The momentary vogue, in assessing the collapse of House hopes for repealing and replacing Obamacare, is to blame Speaker Paul Ryan or President Donald Trump or cynical Democrats or the House Freedom Caucus; when, in fact, the job was and is a mind-bender.

Too many varied and clashing interests must first be reconciled, starting with the interest of those now enrolled in this jerry-built and hyper-costly program. Taking things away from people, even when you propose giving them something else (e.g., tax credits, as in the House bill), is harder by far than giving it to them in the first place.

People — also known as voters — relish familiarity. Rip something from our grasp, and you got some ‘splaining to do, congressman.

“Repeal and replace Obamacare” made a nice campaign sound bite, not least because of the alliteration. How do you do it, though, once government-sponsored insurance has become part of the living-room furniture?

The House bill overseen by Speaker Ryan — a brilliant and immensely decent public servant — was no one’s idea even of a partial replacement. The Wall Street Journal’s editorial page, to which there is no equal for lucid conservative commentary, saw passage of the bill as, on balance, easily preferable to defeat. The House’s production was a start. It saved money and expanded personal rights. You could build on it.

Well, no, you couldn’t, as the House’s conservative Freedom Caucus saw the matter. The bill left too much of Obamacare’s timberwork in place.

Wait, though — it should have left even more of the structure, complained congressmen fearful of voters who might see their healthcare programs as compromised under the House bill.
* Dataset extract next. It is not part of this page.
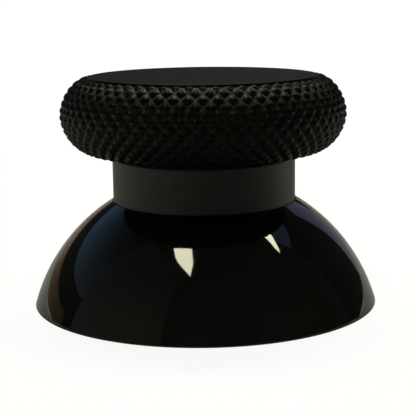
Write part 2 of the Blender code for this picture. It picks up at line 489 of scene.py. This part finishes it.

And so the whole enterprise of repeal and replace became a case of “Durned if you did; durned if you didn’t”: just the way things go in democratic politics, when too many people want too many different things.

Obamacare, in its place and time, proved to be one of those rare big things that politicians accomplish: a big, bad thing, to be sure; heavy on regimentation, central direction and irresponsible finance. The Capitol Hill Mob at the time — meaning a generally united Democratic Party, eager to perform for the new Democratic president — put the thing through, using brass knuckles, blackjacks and veiled reminders to the resistant that it sure would be sad to see a nice guy lose his seat.

Republicans, a breed of cat with a different neurological makeup, never achieved during the repeal effort this level of Edward G. Robinson-esque, shall we say, persuasion. They pointed fingers but never pointed guns (of the metaphorical — and highly effective — sort).

None of which is to say that Obamacare is with us now and always. As Republicans like to point out, in a third of American counties, you only have one insurance provider to choose from. We already knew you couldn’t keep the doctor you liked.

Democrats will, in time, start calling for tax increases to prop up the system. Republicans may at some point — not a distant one, we may hope — rise to the occasion and do what they should have done last week: Start reforming.

Last week would have been easily a better time for it than five, maybe 10, years from now. But politics reigns! The blame for that sad condition does not fall entirely on House speakers and presidents. Those who tell politicians, “Gimme! Gimme! Gimme!” and won’t take no for an answer, even when they know better: such are the main culprits. Of whom there seem currently to be around 300 million.